Exercise >> Write out the whole listing again, exactly.

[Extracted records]
· · · · · · ·

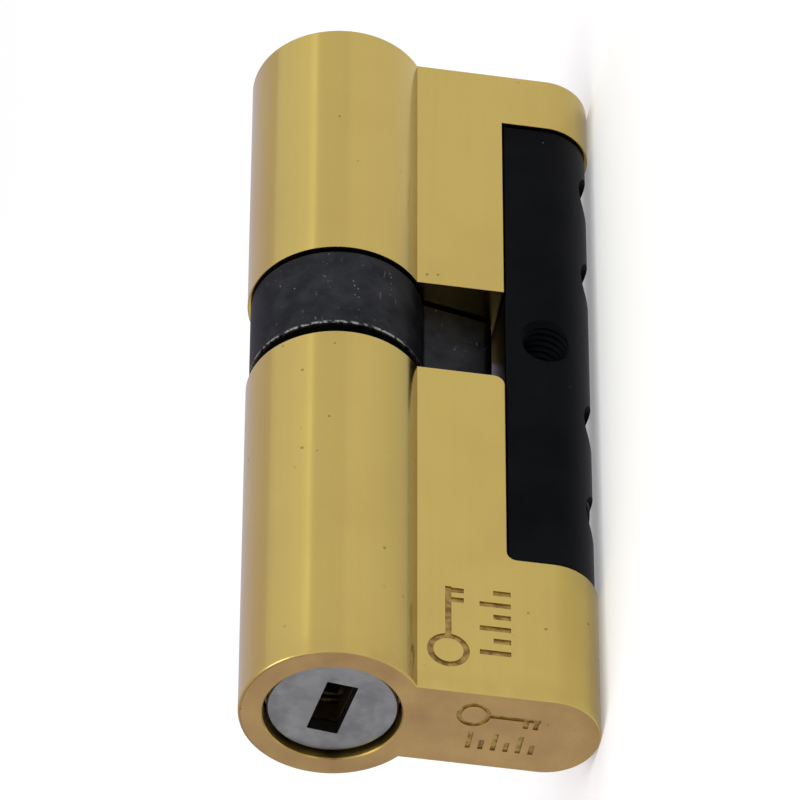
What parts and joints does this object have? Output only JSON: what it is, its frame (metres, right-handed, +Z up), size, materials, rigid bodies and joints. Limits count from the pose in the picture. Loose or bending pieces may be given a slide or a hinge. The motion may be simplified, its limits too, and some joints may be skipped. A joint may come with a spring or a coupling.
{
  "type": "door lock cylinder",
  "caption": "Modular euro-profile double lock cylinder: brass halves joined by a black steel bar, with a turning cam and a keyed plug at each end.",
  "frame": {"origin": "on the plug axis, level with the fixing screw that holds the cylinder in its lock case", "axes": "+Z up, from the leg to the round barrel; +Y along the plug axis from the outer key face to the inner one; +X across the thickness"},
  "size_m": [0.017, 0.08, 0.033],
  "materials": {
    "polished_brass": "polished",
    "disc_brass": "plain machined",
    "satin_black_steel": "satin black coated steel",
    "blackened_cam_steel": "matt blackened sintered steel, worn at its edges",
    "bright_steel": "ground and polished",
    "rotor_steel": "plain machined"
  },
  "bodies": {
    "body": {"outer_housing": "polished_brass", "inner_housing": "polished_brass", "connecting_bar": "satin_black_steel", "bar_screw_1": "satin_black_steel", "bar_screw_2": "satin_black_steel", "bar_screw_3": "satin_black_steel", "bar_screw_4": "satin_black_steel"},
    "outer_plug": {"outer_code_disc_1": "disc_brass", "outer_code_disc_2": "disc_brass", "outer_code_disc_3": "disc_brass", "outer_code_disc_4": "disc_brass", "outer_code_disc_5": "disc_brass", "outer_code_disc_6": "disc_brass", "outer_code_disc_7": "disc_brass", "outer_code_disc_8": "disc_brass", "outer_retaining_ring": "bright_steel", "outer_rotor": "rotor_steel", "outer_shield_disc": "bright_steel", "outer_sidebar": "rotor_steel", "outer_spacer_1": "rotor_steel", "outer_spacer_2": "rotor_steel", "outer_spacer_3": "rotor_steel", "outer_spacer_4": "rotor_steel", "outer_spacer_5": "rotor_steel", "outer_spacer_6": "rotor_steel", "outer_spacer_7": "rotor_steel"},
    "inner_plug": {"inner_code_disc_1": "disc_brass", "inner_code_disc_2": "disc_brass", "inner_code_disc_3": "disc_brass", "inner_code_disc_4": "disc_brass", "inner_code_disc_5": "disc_brass", "inner_code_disc_6": "disc_brass", "inner_retaining_ring": "bright_steel", "inner_rotor": "rotor_steel", "inner_shield_disc": "bright_steel", "inner_sidebar": "rotor_steel", "inner_spacer_1": "rotor_steel", "inner_spacer_2": "rotor_steel", "inner_spacer_3": "rotor_steel", "inner_spacer_4": "rotor_steel", "inner_spacer_5": "rotor_steel"},
    "cam": {"cam": "blackened_cam_steel"},
    "clutch": {"clutch": "rotor_steel"}
  },
  "joints": [
    {"name": "outer_plug_turn", "type": "hinge", "parent": "body", "child": "outer_plug", "pos_m": [0, 0, 0], "axis": [0, 1, 0], "continuous": true},
    {"name": "inner_plug_turn", "type": "hinge", "parent": "body", "child": "inner_plug", "pos_m": [0, 0, 0], "axis": [0, 1, 0], "continuous": true},
    {"name": "cam_turn", "type": "hinge", "parent": "body", "child": "cam", "pos_m": [0, 0, 0], "axis": [0, 1, 0], "continuous": true},
    {"name": "clutch_slide", "type": "slide", "parent": "cam", "child": "clutch", "axis": [0, 1, 0], "range_m": [0, 0.0011]}
  ],
  "couplings": [
    {"joint": "cam_turn", "follows": "outer_plug_turn", "ratio": 1}
  ]
}
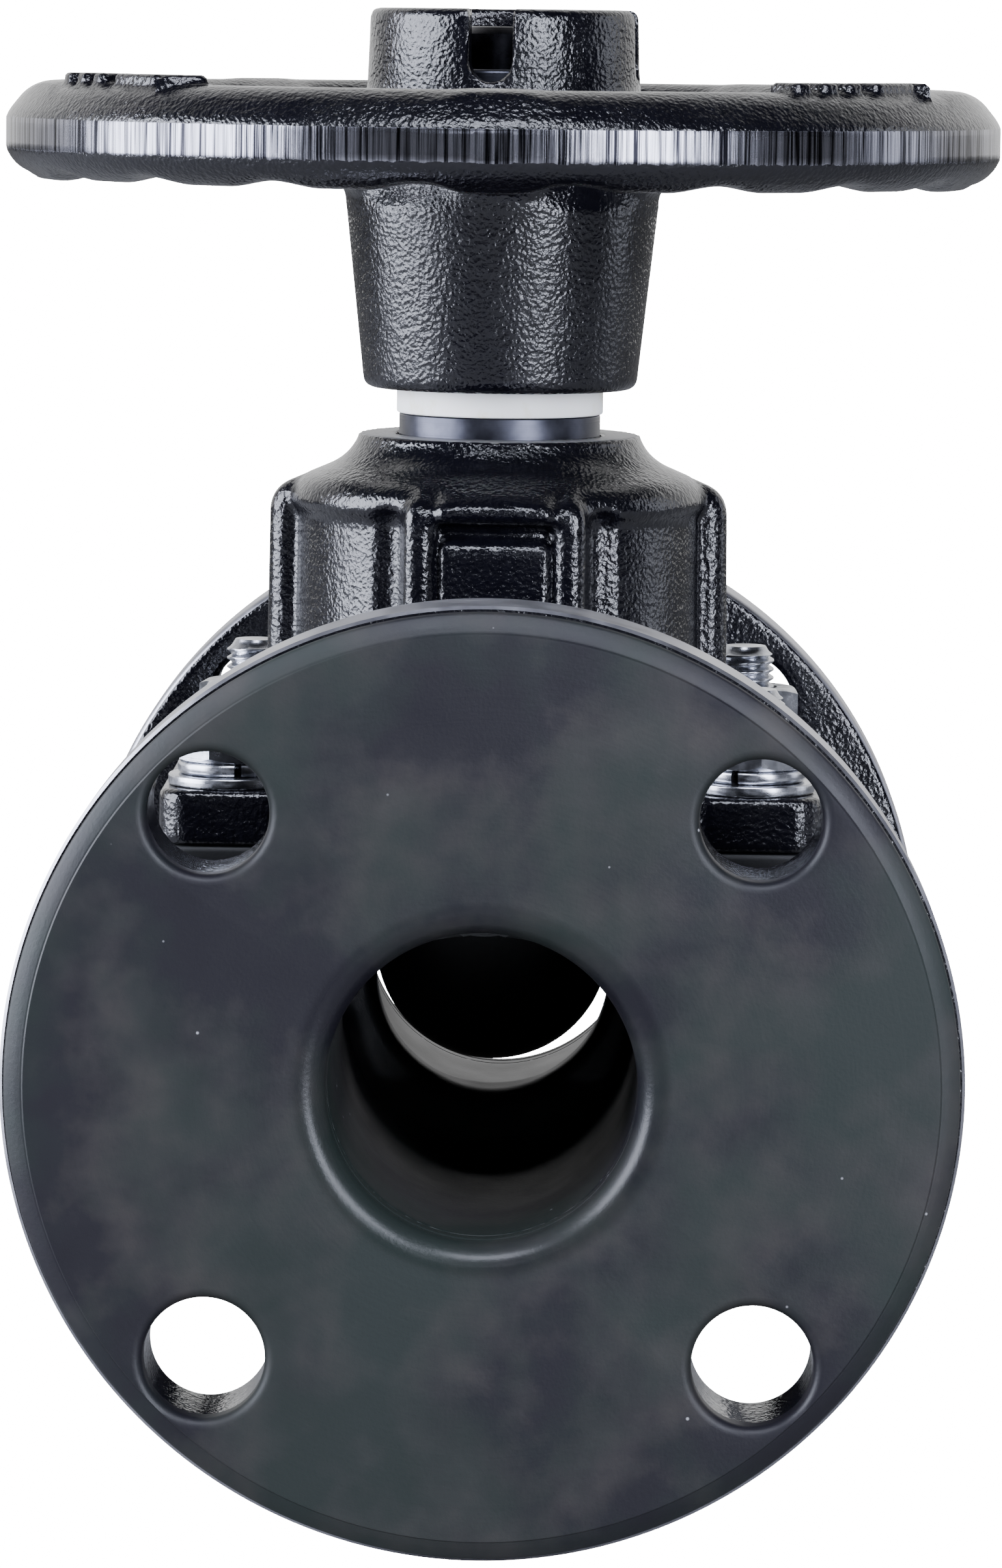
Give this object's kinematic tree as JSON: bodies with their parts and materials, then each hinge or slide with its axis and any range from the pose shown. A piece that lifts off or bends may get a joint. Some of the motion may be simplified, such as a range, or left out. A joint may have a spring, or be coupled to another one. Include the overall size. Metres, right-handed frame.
{
  "type": "diaphragm valve",
  "caption": "Flanged weir diaphragm valve, rubber lined, with a cast handwheel on a rising spindle.",
  "frame": {"origin": "centre of the inlet flange sealing face, on the bore axis", "axes": "+Y along the flow from inlet to outlet, +Z along the spindle towards the handwheel, +X to the right seen from the inlet"},
  "size_m": [0.165, 0.19, 0.2414],
  "materials": {
    "cast_enamel": "semi-gloss black epoxy enamel on grey iron castings",
    "wheel_enamel": "semi-gloss black enamel, with the rim land ground through it",
    "rubber_lining": "moulded hard black rubber, matt",
    "rubber_diaphragm": "moulded black rubber",
    "zinc_plate": "bright zinc plated steel",
    "bearing_bronze": "turned bronze",
    "spring_steel": "phosphated spring steel",
    "seal_rubber": "nitrile rubber",
    "satin_steel": "turned steel, satin, darkened",
    "white_nylon": "off-white nylon",
    "turned_steel": "turned steel",
    "cast_iron": "bare grey iron"
  },
  "bodies": {
    "valve_body": {"body_casting": "cast_enamel", "body_lining": "rubber_lining", "bonnet": "cast_enamel", "diaphragm": "rubber_diaphragm", "bonnet_studs": "zinc_plate", "bonnet_nuts": "zinc_plate", "bonnet_washers": "zinc_plate", "bonnet_spring_washers": "zinc_plate", "upper_thrust_washer": "bearing_bronze", "lower_thrust_washer": "bearing_bronze", "bore_retaining_ring": "spring_steel", "sleeve_seal": "seal_rubber"},
    "wheel_group": {"handwheel": "wheel_enamel", "drive_sleeve": "satin_steel", "spindle_seal": "seal_rubber", "hub_ring": "white_nylon", "drive_key": "spring_steel", "wheel_washer": "zinc_plate", "wheel_retaining_ring": "spring_steel"},
    "spindle_group": {"spindle": "turned_steel", "compressor": "cast_iron", "compressor_pin": "turned_steel", "diaphragm_insert": "turned_steel"}
  },
  "joints": [
    {"name": "handwheel_turn", "type": "hinge", "parent": "valve_body", "child": "wheel_group", "pos_m": [0, 0.095, 0.0959], "axis": [0, 0, 1], "range_deg": [-360, 1224]},
    {"name": "spindle_lift", "type": "slide", "parent": "valve_body", "child": "spindle_group", "axis": [0, 0, 1], "range_m": [-0.005, 0.017], "deforming": ["diaphragm"]}
  ],
  "couplings": [
    {"joint": "spindle_lift", "follows": "handwheel_turn", "m_per_rad": 0.00079577}
  ]
}
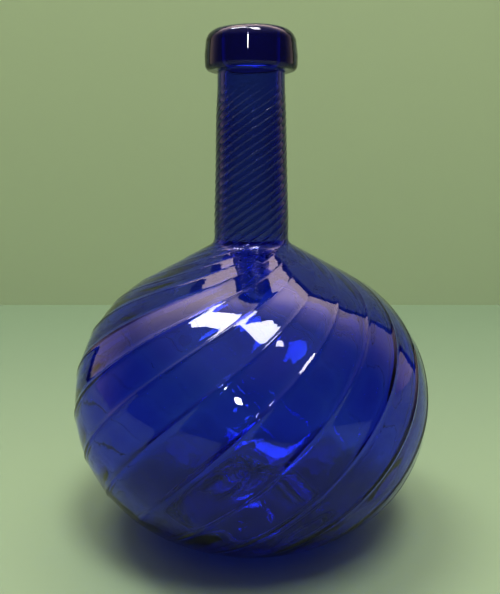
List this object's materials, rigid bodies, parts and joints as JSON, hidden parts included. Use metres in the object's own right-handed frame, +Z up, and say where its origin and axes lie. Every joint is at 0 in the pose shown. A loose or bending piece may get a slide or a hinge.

· · · · · · ·

The output >>
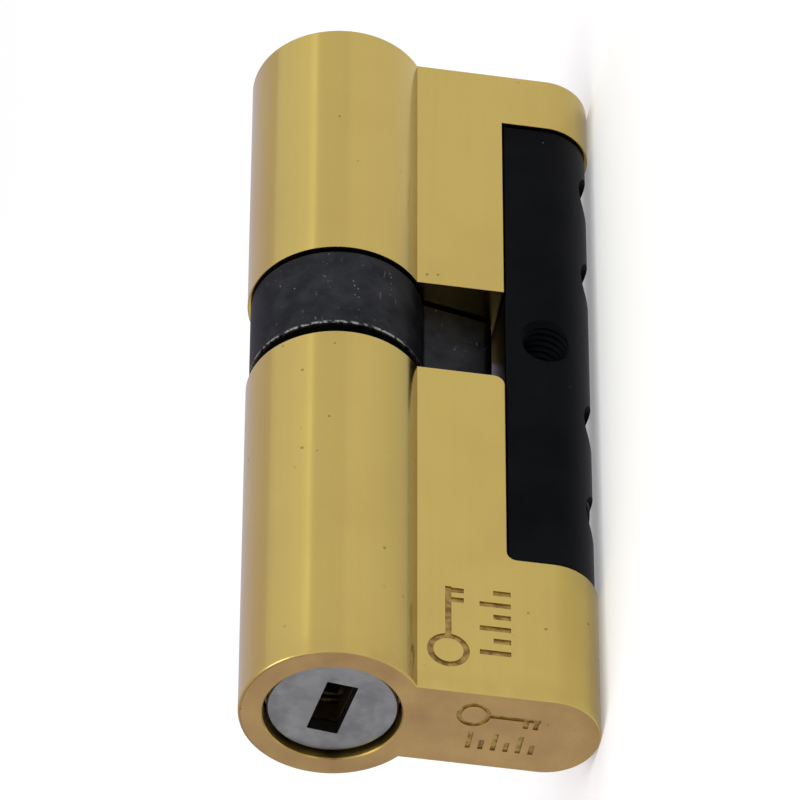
What parts and joints does this object have? Output only JSON: what it is, its frame (metres, right-handed, +Z up), size, materials, rigid bodies and joints. Limits count from the pose in the picture. Loose or bending pieces may be given a slide or a hinge. The motion may be simplified, its limits too, and some joints may be skipped. A joint may come with a spring or a coupling.
{
  "type": "door lock cylinder",
  "caption": "Modular euro-profile double lock cylinder: brass halves joined by a black steel bar, with a turning cam and a keyed plug at each end.",
  "frame": {"origin": "on the plug axis, level with the fixing screw that holds the cylinder in its lock case", "axes": "+Z up, from the leg to the round barrel; +Y along the plug axis from the outer key face to the inner one; +X across the thickness"},
  "size_m": [0.017, 0.08, 0.033],
  "materials": {
    "polished_brass": "polished",
    "disc_brass": "plain machined",
    "satin_black_steel": "satin black coated steel",
    "blackened_cam_steel": "matt blackened sintered steel, worn at its edges",
    "bright_steel": "ground and polished",
    "rotor_steel": "plain machined"
  },
  "bodies": {
    "body": {"outer_housing": "polished_brass", "inner_housing": "polished_brass", "connecting_bar": "satin_black_steel", "bar_screw_1": "satin_black_steel", "bar_screw_2": "satin_black_steel", "bar_screw_3": "satin_black_steel", "bar_screw_4": "satin_black_steel"},
    "outer_plug": {"outer_code_disc_1": "disc_brass", "outer_code_disc_2": "disc_brass", "outer_code_disc_3": "disc_brass", "outer_code_disc_4": "disc_brass", "outer_code_disc_5": "disc_brass", "outer_code_disc_6": "disc_brass", "outer_code_disc_7": "disc_brass", "outer_code_disc_8": "disc_brass", "outer_retaining_ring": "bright_steel", "outer_rotor": "rotor_steel", "outer_shield_disc": "bright_steel", "outer_sidebar": "rotor_steel", "outer_spacer_1": "rotor_steel", "outer_spacer_2": "rotor_steel", "outer_spacer_3": "rotor_steel", "outer_spacer_4": "rotor_steel", "outer_spacer_5": "rotor_steel", "outer_spacer_6": "rotor_steel", "outer_spacer_7": "rotor_steel"},
    "inner_plug": {"inner_code_disc_1": "disc_brass", "inner_code_disc_2": "disc_brass", "inner_code_disc_3": "disc_brass", "inner_code_disc_4": "disc_brass", "inner_code_disc_5": "disc_brass", "inner_code_disc_6": "disc_brass", "inner_retaining_ring": "bright_steel", "inner_rotor": "rotor_steel", "inner_shield_disc": "bright_steel", "inner_sidebar": "rotor_steel", "inner_spacer_1": "rotor_steel", "inner_spacer_2": "rotor_steel", "inner_spacer_3": "rotor_steel", "inner_spacer_4": "rotor_steel", "inner_spacer_5": "rotor_steel"},
    "cam": {"cam": "blackened_cam_steel"},
    "clutch": {"clutch": "rotor_steel"}
  },
  "joints": [
    {"name": "outer_plug_turn", "type": "hinge", "parent": "body", "child": "outer_plug", "pos_m": [0, 0, 0], "axis": [0, 1, 0], "continuous": true},
    {"name": "inner_plug_turn", "type": "hinge", "parent": "body", "child": "inner_plug", "pos_m": [0, 0, 0], "axis": [0, 1, 0], "continuous": true},
    {"name": "cam_turn", "type": "hinge", "parent": "body", "child": "cam", "pos_m": [0, 0, 0], "axis": [0, 1, 0], "continuous": true},
    {"name": "clutch_slide", "type": "slide", "parent": "cam", "child": "clutch", "axis": [0, 1, 0], "range_m": [0, 0.0011]}
  ],
  "couplings": [
    {"joint": "cam_turn", "follows": "outer_plug_turn", "ratio": 1}
  ]
}
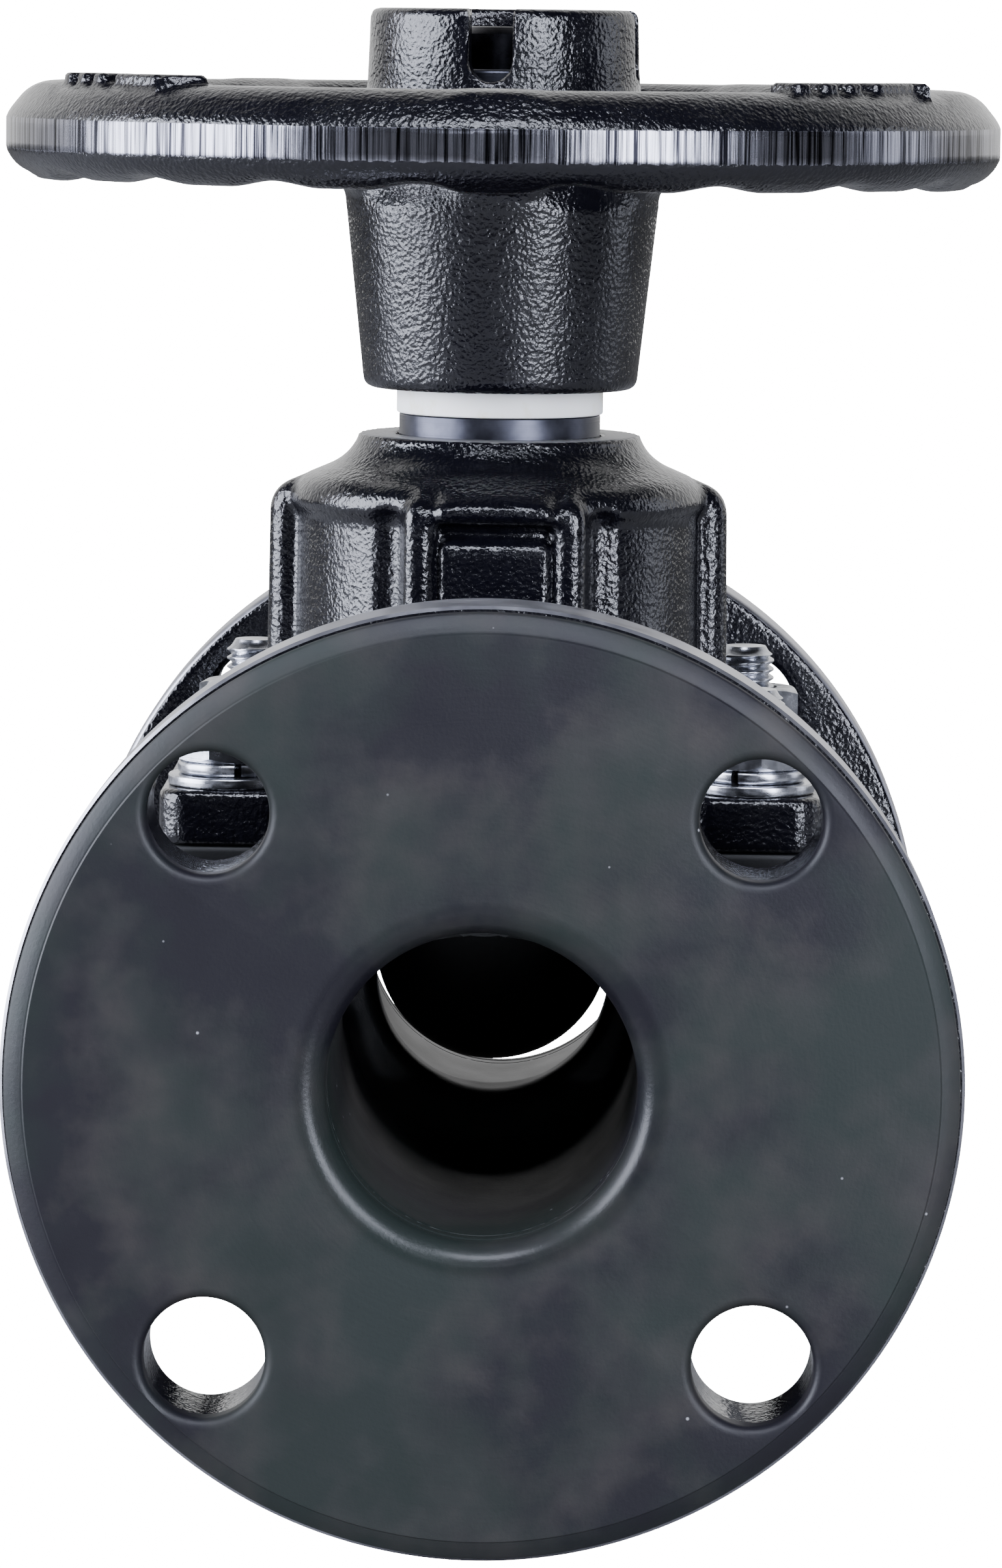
Give this object's kinematic tree as JSON: bodies with their parts and materials, then each hinge or slide with its axis and any range from the pose shown. A piece that lifts off or bends may get a joint. Some of the motion may be simplified, such as a range, or left out. A joint may have a spring, or be coupled to another one. Include the overall size. Metres, right-handed frame.
{
  "type": "diaphragm valve",
  "caption": "Flanged weir diaphragm valve, rubber lined, with a cast handwheel on a rising spindle.",
  "frame": {"origin": "centre of the inlet flange sealing face, on the bore axis", "axes": "+Y along the flow from inlet to outlet, +Z along the spindle towards the handwheel, +X to the right seen from the inlet"},
  "size_m": [0.165, 0.19, 0.2414],
  "materials": {
    "cast_enamel": "semi-gloss black epoxy enamel on grey iron castings",
    "wheel_enamel": "semi-gloss black enamel, with the rim land ground through it",
    "rubber_lining": "moulded hard black rubber, matt",
    "rubber_diaphragm": "moulded black rubber",
    "zinc_plate": "bright zinc plated steel",
    "bearing_bronze": "turned bronze",
    "spring_steel": "phosphated spring steel",
    "seal_rubber": "nitrile rubber",
    "satin_steel": "turned steel, satin, darkened",
    "white_nylon": "off-white nylon",
    "turned_steel": "turned steel",
    "cast_iron": "bare grey iron"
  },
  "bodies": {
    "valve_body": {"body_casting": "cast_enamel", "body_lining": "rubber_lining", "bonnet": "cast_enamel", "diaphragm": "rubber_diaphragm", "bonnet_studs": "zinc_plate", "bonnet_nuts": "zinc_plate", "bonnet_washers": "zinc_plate", "bonnet_spring_washers": "zinc_plate", "upper_thrust_washer": "bearing_bronze", "lower_thrust_washer": "bearing_bronze", "bore_retaining_ring": "spring_steel", "sleeve_seal": "seal_rubber"},
    "wheel_group": {"handwheel": "wheel_enamel", "drive_sleeve": "satin_steel", "spindle_seal": "seal_rubber", "hub_ring": "white_nylon", "drive_key": "spring_steel", "wheel_washer": "zinc_plate", "wheel_retaining_ring": "spring_steel"},
    "spindle_group": {"spindle": "turned_steel", "compressor": "cast_iron", "compressor_pin": "turned_steel", "diaphragm_insert": "turned_steel"}
  },
  "joints": [
    {"name": "handwheel_turn", "type": "hinge", "parent": "valve_body", "child": "wheel_group", "pos_m": [0, 0.095, 0.0959], "axis": [0, 0, 1], "range_deg": [-360, 1224]},
    {"name": "spindle_lift", "type": "slide", "parent": "valve_body", "child": "spindle_group", "axis": [0, 0, 1], "range_m": [-0.005, 0.017], "deforming": ["diaphragm"]}
  ],
  "couplings": [
    {"joint": "spindle_lift", "follows": "handwheel_turn", "m_per_rad": 0.00079577}
  ]
}
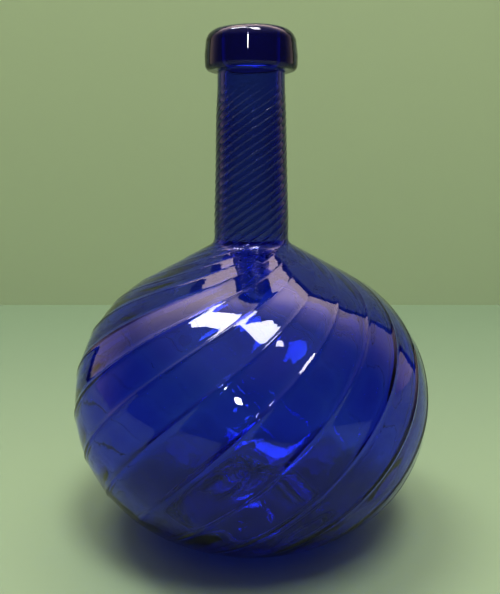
List this object's materials, rigid bodies, parts and joints as JSON, hidden parts included. Use metres in the object's own right-handed frame, +Z up, and say where its origin and axes lie. Every joint is at 0 in the pose shown. A loose or bending piece may get a slide or a hinge.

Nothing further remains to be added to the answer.